スポーツ関連は私の把捉が甘いんですが、このPF事業については
横浜市が今後も取組みを続けていくという姿勢が、確認できそうです。
ご意見は、ぜひパブリック・コメントで(2010年10月5日〆切)。
http://www.city.yokohama.jp/me/keiei/seisaku/newplan/soan.html#iken

ちなみに、いわゆる《文化芸術》は「横浜版成長戦略」の中の
「戦略2・観光・創造都市戦略」に位置づけられており、
「施策25・文化芸術による魅力・活力の創出」に施策が書かれてます。
個人的には、こちらはこちらで味わい深い内容でした。

2010/09/02

「コミュニケーション教育」の連携と普及

横浜市芸術文化教育プラットフォーム事務局の小川智紀です。

8月23日に出かけた文部科学省「コミュニケーション教育推進会議」の
ワーキンググループのことを少し記録しておきます。

文部科学省では「児童生徒のコミュニケーション能力の育成に資する
芸術表現体験」を本年度から立ち上げています。

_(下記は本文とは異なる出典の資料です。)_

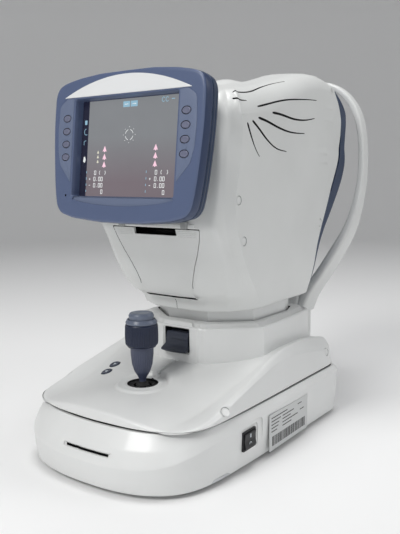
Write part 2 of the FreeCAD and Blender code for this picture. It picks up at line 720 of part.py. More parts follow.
def display_rear_shell():
    ear_r = 5.5
    y, z = DISPLAY_PIVOT
    outer = [(-14.1, 1.0), (-24, 0.985), (-28, 0.95)]    # w, scale
    inner = [(-14, 1.0), (-23.5, 0.985), (-25, 0.96)]
    shell = loft([display_wire(DISPLAY_OUTLINE, w, scale) for w, scale in outer])
    shell = shell.cut(loft([display_wire(DISPLAY_INNER, w, scale) for w, scale in inner]))
    shell = shell.fuse(loft([display_wire(rectangle(70, -52, 14), -27.9),
                             display_wire(rectangle(62, -46, 8), -34)]))
    for side in SIDES:
        ear = side_span(side, 20, 28.5)
        shell = shell.fuse(box(*ear, -138, y, z - ear_r, z + ear_r))
        shell = shell.fuse(x_rod(ear_r, *ear, y, z))
    shell = shell.cut(display_prism(rectangle(74.5, -56, 56), -24.5, -10))
    return shell.fuse(x_rod(3, -35, 35, y, z))


# ================= build and export =================
column = chinrest_column()
deck_outer = deck_solid(0)
head_outer = head_loft(0, 160, 452)
head_wall = head_outer.cut(head_loft(WALL, 155, 449))
front_wall = head_wall.cut(behind_seam(0))

pieces = {
    "chinrest_column": column,
    "headrest_frame": headrest_frame(column),
    "stage_cover": stage_cover(deck_outer),
    "pedestal_cover": pedestal_cover(deck_outer),
    "head_shell_right": head_shell(front_wall, 1),
    "head_shell_left": head_shell(front_wall, -1),
    "printer_cover": printer_cover(front_wall),
    "patient_cover": patient_cover(head_wall),
    "display_bracket": display_bracket(head_outer)}
for build in (
        base_cover, base_chassis, rubber_feet, power_supply, card_reader, power_rocker,
        gear_racks, friction_pad, chin_lift_motor, chin_lift_screw, chinrest, chin_papers,
        forehead_pad, cross_carriage, cross_rails, pinion_axle, lock_lever, stage_chassis,
        lift_guide_rods, lift_motor, lift_screw, joystick_boot, joystick_gimbal,
        joystick_stick, joystick_ring, start_button, measuring_window, head_neck,
        optical_bench, camera_module, objective_barrel, objective_lens, main_board,
        print_mechanism, paper_roll, platen_roller, screw_caps, display_bezel, display_trim,
        lcd_panel, display_rear_shell):
    pieces[build.__name__] = build()
for name, (x, y, z) in CHIN_BUTTONS.items():
    pieces[name] = z_rod(BUTTON_R, x, y, z - 6, z + 1.2)
for side, side_name in KEY_SIDES:
    for number, v in enumerate(KEY_V, 1):
        key = display_prism(key_outline(side, v, 1.0), -7, 1.0)
        pieces["display_key_%s_%d" % (side_name, number)] = key

os.makedirs("parts", exist_ok=True)
for name, shape in pieces.items():
    solids = shape.Solids
    shape = solids[0] if len(solids) == 1 else Part.makeCompound(solids)
    shape.exportStep("parts/%s.step" % name)
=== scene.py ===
"""Table-top eye-measuring instrument: plinth, sliding stage with joystick, measuring head,
tilted display, chinrest and headrest.

It stands on z = 0. The operator's side (front) faces -y, the patient's side +y, and right
is +x. Lengths are millimetres, turned into metres when a mesh is made.
"""
import bpy
import bmesh
import math
import numpy as np
from mathutils import Vector, Matrix
from mathutils.bvhtree import BVHTree


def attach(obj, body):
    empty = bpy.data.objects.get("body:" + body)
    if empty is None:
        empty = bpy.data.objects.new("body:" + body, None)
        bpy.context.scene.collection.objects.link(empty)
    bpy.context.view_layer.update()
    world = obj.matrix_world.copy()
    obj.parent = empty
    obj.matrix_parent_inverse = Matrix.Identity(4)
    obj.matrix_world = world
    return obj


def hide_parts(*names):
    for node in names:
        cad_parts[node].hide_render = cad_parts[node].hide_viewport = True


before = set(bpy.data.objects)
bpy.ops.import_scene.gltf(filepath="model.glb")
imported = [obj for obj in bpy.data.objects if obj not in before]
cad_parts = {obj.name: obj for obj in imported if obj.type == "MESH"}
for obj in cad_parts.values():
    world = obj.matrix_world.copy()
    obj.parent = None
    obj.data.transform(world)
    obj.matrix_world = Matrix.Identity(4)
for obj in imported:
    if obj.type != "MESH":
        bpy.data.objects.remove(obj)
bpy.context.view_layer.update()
MM = 0.001
SCENE = bpy.context.scene
SIDES = ((1, "r"), (-1, "l"))


# ------------------------------------------------------------------ shader helpers
def set_inputs(tree, node, inputs):
    """Links an input given as a socket, and sets any other as a value."""
    for key, value in inputs.items():
        if isinstance(value, bpy.types.NodeSocket):
            tree.links.new(value, node.inputs[key])
        else:
            node.inputs[key].default_value = value


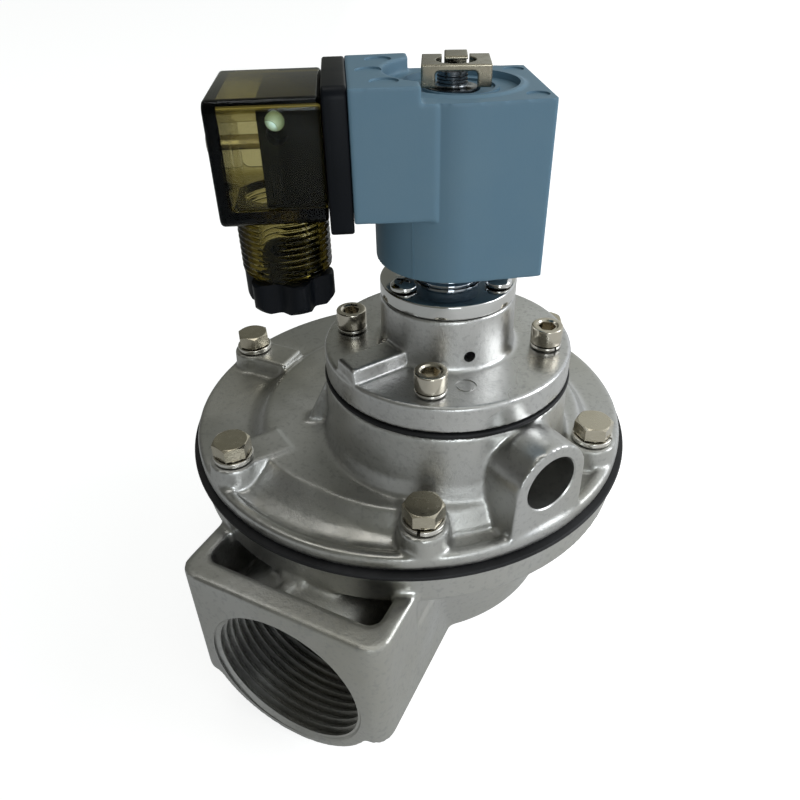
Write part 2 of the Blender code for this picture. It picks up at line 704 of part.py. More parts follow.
# second diaphragm
second_web_outer = ring_chamber_radius - 0.5
second_rim = revolve("second_diaphragm_rim", [
    (second_web_outer + gap, second_sheet_z), (second_sheet_radius, second_sheet_z),
    (second_sheet_radius, second_sheet_z + second_sheet),
    (second_web_outer + gap, second_sheet_z + second_sheet)], rubber, pilot_frame, round_steps)
second_holes = prism("second_rim_cutter", [
    circle(cap_screw_radius + gap, x, y, 8) for x, y in cap_screw_places], second_sheet_z - 2,
    second_sheet_z + 3, frame=pilot_frame)
cut(second_rim, second_holes)
second_disc_z = second_seat_z + gap
second_disc_top = second_disc_z + second_disc_height
second_web_inner = second_disc_radius + gap
second_web_z = second_disc_z + 0.4
second_web = revolve("second_diaphragm_web", [
    (second_web_inner, second_web_z), (second_web_inner + 1.5, second_web_z),
    (second_web_outer - 1.2, second_sheet_z), (second_web_outer, second_sheet_z),
    (second_web_outer, second_sheet_z + second_sheet),
    (second_web_outer - 1.8, second_sheet_z + second_sheet),
    (second_web_inner + 1.0, second_web_z + second_sheet),
    (second_web_inner, second_web_z + second_sheet)], rubber, pilot_frame, hidden_steps)
second_disc = revolve("second_disc", [
    (0, second_disc_z), (second_disc_radius, second_disc_z), (second_disc_radius, second_disc_top),
    (0, second_disc_top)], rubber, pilot_frame, hidden_steps)
second_plate_z = second_disc_top + gap
second_plate_top = second_plate_z + spring_seat_height
second_plate = revolve("second_disc_plate", [
    (0, second_plate_z), (second_plate_radius, second_plate_z), (second_plate_radius, second_plate_top),
    (second_hub_radius, second_plate_top), (second_hub_radius, second_plate_top + spring_seat_height),
    (0, second_plate_top + spring_seat_height)], steel, pilot_frame, hidden_steps)
coil_spring("second_spring", second_spring_radius, second_spring_wire, second_plate_top + gap,
            cap_hollow_z - gap, 3, pilot_frame)

# pilot cap
cap = revolve("pilot_cap", [
    (0, cap_z), (pot_radius, cap_z), (pot_radius, cap_top_z - 0.7), (pot_radius - 0.7, cap_top_z),
    (collar_radius + 1.0, cap_top_z), (collar_radius, cap_top_z + 1.0), (collar_radius, collar_top_z - 0.5),
    (collar_radius - 0.5, collar_top_z), (0, collar_top_z)], cast, pilot_frame)
cap_rib = prism("cap_rib_guide", [rounded_rectangle(
    cap_rib_offset - cap_rib_half_width, cap_rib_offset + cap_rib_half_width,
    -pot_radius + 0.8, -collar_radius + 2, 0.8, 2)], cap_top_z - 2, cap_top_z + cap_rib_height,
    frame=pilot_frame)
join(cap, cap_rib)
cap_hollow = revolve("cap_hollow_cutter", [
    (0, cap_z - 2), (cap_hollow_radius, cap_z - 2), (cap_hollow_radius, cap_z),
    (cap_hollow_radius - 2, cap_hollow_z), (0, cap_hollow_z)], frame=pilot_frame, steps=medium_steps)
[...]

一言でいえば、
芸術家が学校に入り教育活動を展開する、という事業です。
(横浜市内でも、PF事業と連動し、3校で取組みます)

同時に、コミュニケーション教育の趣旨や意義、推進・普及方策などを
議論をする「コミュニケーション教育推進会議」を設立し、
その子会議として、主に教育内容についての議論する教育WG、
主に制度、仕組みについての議論を行う連携・普及WGがあります。

来年度の事業スキームを検討するにあたり、横浜のPFの事例を、
第4回の連携・普及WGで事例報告をしました。
WGは非公開なのですが、雰囲気だけ掴めるのが、以下の資料。

文部科学省:コミュニケーション教育推進会議(第3回)配付資料
http://www.mext.go.jp/b_menu/shingi/chousa/shotou/075/shiryo/1296107.htm

連携・普及WGでは、横浜のPFが提出した資料などをもとに、
コーディネーターの位置づけや関連機関との連携体制が
焦点になった議論が行われました。

これまで芸術家が学校へ行く取り組みは、さまざまな形態があり、
その「意義」の示し方も多様だったのですが、ここに来て
「コミュニケーション教育」という一点に寄せて、
文部科学省が大きく動いている、という印象を持ちます。
とりあえず、注視したい、と思っています。